Page not being indexed or crawled and no idea why!
-
Hi everyone,
There are a few pages on our website that aren't being indexed right now on Google and I'm not quite sure why. A little background:
We are an IT training and management training company and we have locations/classrooms around the US. To better our search rankings and overall visibility, we made some changes to the on page content, URL structure, etc. Let's take our Washington DC location for example. The old address was:
http://www2.learningtree.com/htfu/location.aspx?id=uswd44
And the new one is:
http://www2.learningtree.com/htfu/uswd44/reston/it-and-management-training
All of the SEO changes aren't live yet, so just bear with me. My question really regards why the first URL is still being indexed and crawled and showing fine in the search results and the second one (which we want to show) is not. Changes have been live for around a month now - plenty of time to at least be indexed.
In fact, we don't want the first URL to be showing anymore, we'd like the second URL type to be showing across the board. Also, when I type into Google site:http://www2.learningtree.com/htfu/uswd44/reston/it-and-management-training I'm getting a message that Google can't read the page because of the robots.txt file. But, we have no robots.txt file. I've been told by our web guys that the two pages are exactly the same. I was also told that we've put in an order to have all those old links 301 redirected to the new ones. But still, I'm perplexed as to why these pages are not being indexed or crawled - even manually submitted it into Webmaster tools.
So, why is Google still recognizing the old URLs and why are they still showing in the index/search results?
And, why is Google saying "A description for this result is not available because of this site's robots.txt"
Thanks in advance!
- Pedram
-
Hi Mike,
Thanks for the reply. I'm out of the country right now, so reply might be somewhat slow.
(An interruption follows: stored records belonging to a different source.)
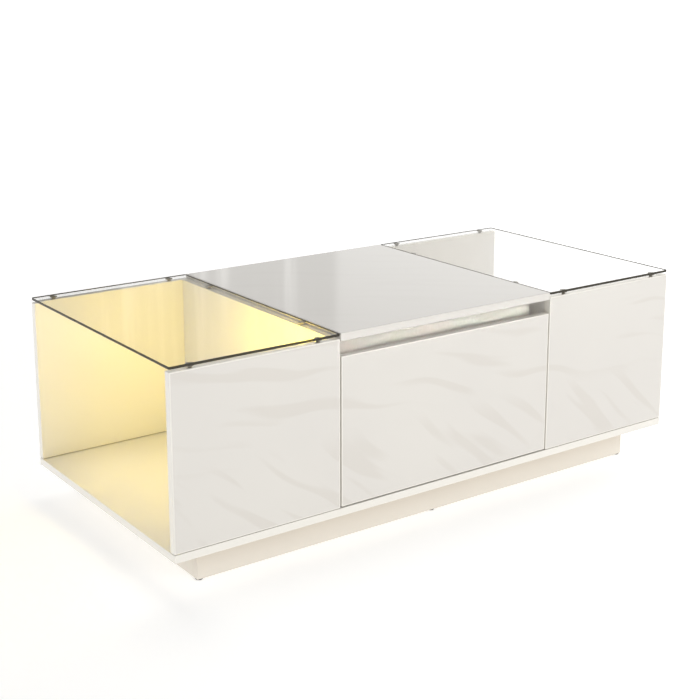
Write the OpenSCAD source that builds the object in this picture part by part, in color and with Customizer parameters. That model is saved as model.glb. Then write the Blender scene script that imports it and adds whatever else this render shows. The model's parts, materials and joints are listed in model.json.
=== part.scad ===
// Lift-top coffee table: a long cabinet on a recessed plinth. Glass covers an open
// bay at each end. Between the bays a lid swings up and forward over a hidden tray,
// and a drawer slides out below the tray.
// Sizes are in millimetres. +Z is up, -Y is the front, +X is the right, and the
// origin is on the floor under the middle of the table.

/* [Overall] */
// Length of the cabinet, left to right
table_l = 1200; // [1000:10:1500]
// Depth of the cabinet, front to back
table_d = 566; // [470:2:690]
// Height of the top surface above the floor
table_h = 417; // [346:1:510]
// Width between the two dividers
middle_w = 514; // [420:2:640]

/* [Boards] */
// Thickness of every lacquered board
board_t = 15; // [12:0.5:20]
// Chamfer that eases the edges of a board
board_ease = 0.8; // [0.3:0.1:1.5]

/* [Plinth] */
// Height of the plinth, glides included
plinth_h = 69; // [55:1:90]
// Setback of the plinth from the ends of the cabinet
plinth_end_inset = 68; // [40:1:90]
// Setback of the plinth from the front and the back
plinth_side_inset = 47; // [20:1:70]
// Height of the glides under the plinth boards
glide_h = 2; // [1:0.5:4]
// Radius of a glide
glide_r = 7; // [5:0.5:7]
// Side of the square blocks in the corners of the plinth
block_w = 32; // [20:1:45]

/* [Glass tops] */
// Thickness of the glass
glass_t = 5; // [4:0.5:8]
// Height of the glass above the panel edges
glass_lift = 5; // [3:0.5:8]
// Chamfer of the ground glass edge
glass_ease = 0.5; // [0.3:0.1:1]
// Radius of a bumper's disc
bumper_r = 7.4; // [5:0.1:7.5]
// Thickness of a bumper's disc
bumper_disc_t = 1.2; // [0.8:0.1:2]
// Radius of a bumper's stem
bumper_stem_r = 2.5; // [1.5:0.1:3.5]
// Depth of the stem in the panel edge
bumper_stem_l = 9; // [5:1:15]
// Distance from a bumper to the end of its panel
bumper_end = 43; // [20:1:80]
// Distance from the middle to a bumper on a divider
bumper_divider_y = 170; // [100:5:210]

/* [Light bar] */
// Length of the light bar in the left bay
light_l = 250; // [120:10:260]
// Height of the light bar
light_h = 12; // [8:1:18]
// Depth of the light bar
light_d = 9; // [6:1:14]
// Wall of the light bar's channel
light_wall = 1.2; // [0.8:0.1:2]
// Distance from the light bar to the divider
light_gap = 12; // [5:1:40]
// Distance from the light bar to the top of its panel
light_drop = 12; // [4:1:40]

/* [Lid and hidden tray] */
// Gap between the lid and the glass on each side
lid_gap = 1.5; // [1:0.1:4]
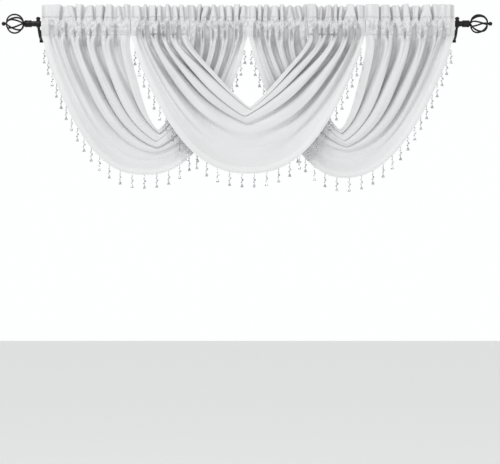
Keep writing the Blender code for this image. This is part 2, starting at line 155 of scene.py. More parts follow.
# How far the pocket stands out round the rod at shares of its height, as shares of its most
POCKET_LEVELS = (0, 0.2, 0.5, 0.66, 0.86, 1.0)
POCKET_ROUNDNESS = (0, 0.42, 0.93, 1.0, 0.62, 0.0)

# The gathers' valleys run into the pocket: how narrow they start, how they taper with height, and how soft
# their sides are, all as shares of a gather or of the pocket's height
HOLLOW_START = 0.22
HOLLOW_TAPER = 0.65
HOLLOW_TOP_TAPER = 2.5
HOLLOW_SIDE = 0.35
HOLLOW_TALLEST = (0.64, 0.18)
HOLLOW_SINK = 0.002

# How the cloth hangs below the heading
GATHER_FADE = 0.034
FOLD_GROWTH = 0.032
FOLD_FLAT = 0.78
FOLD_ROUND = 0.22
SETTLE_AT_EDGE = 0.018
SETTLE_MORE_AT_HEM = 0.022
ARM_BULGE = 1.1
ARM_LEAN = 0.05
BELLY_LEAN = 0.75
BELLY_PINCH = 0.40
BEHIND_FLATTENING = 0.35
TUCKED_EDGE = 0.30
POINT_SOFTNESS = 0.02
FLAT_EDGE = 0.05
FLAT_HEM = 0.13
HEM_BAND = 0.016
HEM_RISE = 0.0007
STITCH_DEPTH = 0.0006
STITCH_WIDTH = 0.0016
HEM_SOFTNESS = 0.0015
STREAK_DEPTH = 0.0016

# How far the belly comes forward at shares of the cloth's width, as shares of each swag's flare
FLARE_SHARES = (0.0, 0.45, 0.82, 1.0)
FLARE_LEVELS = (0.5, 0.6, -0.2, 1.0)

SHEET_COLUMNS = 220
SHEET_ROWS = 240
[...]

Yes, we have links to the pages on our sitemaps and I have done fetch requests. I did a check now and it seems that the niched "New York" page is being crawled now. Might have been a time issue as you suggested. But, our DC page still isn't being crawled. I'll check up on it periodically and see the progress. I really appreciate your suggestions - it's already helping. Thank you!
-
It possibly just hasn't been long enough for the spiders to re-crawl everything yet. Have you done a fetch request in Webmaster Tools for the page and/or site to see if you can jumpstart things a little? Its also possible that the spiders haven't found a path to it yet. Do you have enough (or any) pages linking into that second page that isn't being indexed yet?
-
Hi Mike,
As a follow up, I forwarded your suggestions to our Webmasters. The adjusted the robots.txt and now reads this, which I think still might cause issues and am not 100% sure why this is:
User-agent: * Allow: /htfu/ Disallow: /htfu/app_data/ Disallow: /htfu/bin/ Disallow: /htfu/PrecompiledApp.config Disallow: /htfu/web.config Disallow: / Now, this page is being indexed: http://www2.learningtree.com/htfu/uswd74/alexandria/it-and-management-training But, a more niched page still isn't being indexed: http://www2.learningtree.com/htfu/usny27/new-york/sharepoint-training Suggestions?
-
The pages in question don't have any Meta Robots Tags on them. So once the Disallow in Robots.txt is gone and you do a fetch request in Webmaster Tools, the page should get crawled and indexed fine. If you don't have a Meta Robots Tag, the spiders consider it Index,Follow. Personally I prefer to include the index, follow tag anyway even if it isn't 100% necessary.
-
Thanks, Mike. That was incredibly helpful. See, I did click the link on the SERP when I did the "site" search on Google, but I was thinking it was a mistake. Are you able to see the disallow robot on the source code?
-
Your Robots.txt (which can be found at http://www2.learningtree.com/robots.txt) does in fact have Disallow: /htfu/ which would be blocking http://www2.learningtree.com**/htfu/**uswd44/reston/it-and-management-training from being crawled. While your old page is also technically blocked, it has been around longer and would already have been cached so will still appear in the SERPs.... the bots just won't be able to see changes made to it because they can't crawl it.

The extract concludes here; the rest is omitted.